Amend smoking ban to “save the pub”; reverse plain packaging rules for cigarettes

Decriminalise non-payment of the BBC licence fee

Analysis After the deeply muddled 2010 manifesto, Ukip proclaims this one as the most fully costed and audited of all the parties. Nigel Farage promises no tax for those on the minimum wage. Motorists are particularly favoured: Ukip will end road tolls as drivers are “already taxed highly enough”. Scrapping green taxes will shave billions off consumer energy bills, it claims, and it promises to withdraw subsidies for wind and solar power: Britain should invest in coal and “get fracking”, it says.

Plaid Cymru

Leanne Wood

Seeks greater taxation powers for the Welsh assembly over areas such as corporation tax, air passenger duty and some aspects of income tax.
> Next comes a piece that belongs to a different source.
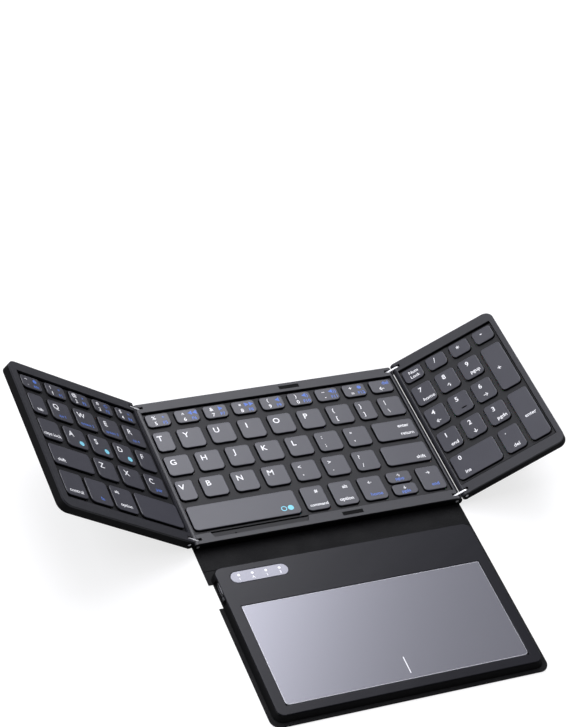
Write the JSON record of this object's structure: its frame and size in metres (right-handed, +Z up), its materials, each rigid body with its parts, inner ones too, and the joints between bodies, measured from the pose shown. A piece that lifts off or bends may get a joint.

Supports the reintroduction of the 50p income tax rate for those earning more than £150,000. Wants to increase the level at which national insurance contributions are paid to the same level as income tax, increase the minimum wage to the level of the living wage, and end zero-hours contracts.

SNP

Nicola Sturgeon

Fiscal autonomy for Scotland, with the country taking full control of income tax and national insurance. While Scotland’s funding is still determined by Westminster, then the SNP wants the “Barnett formula” to stay in place. It supports a restoration of the 50% top tax rate and raising the personal tax allowance. Also wants control of child and working tax credits. It will press for additional affordable housing, with construction of homes for rent.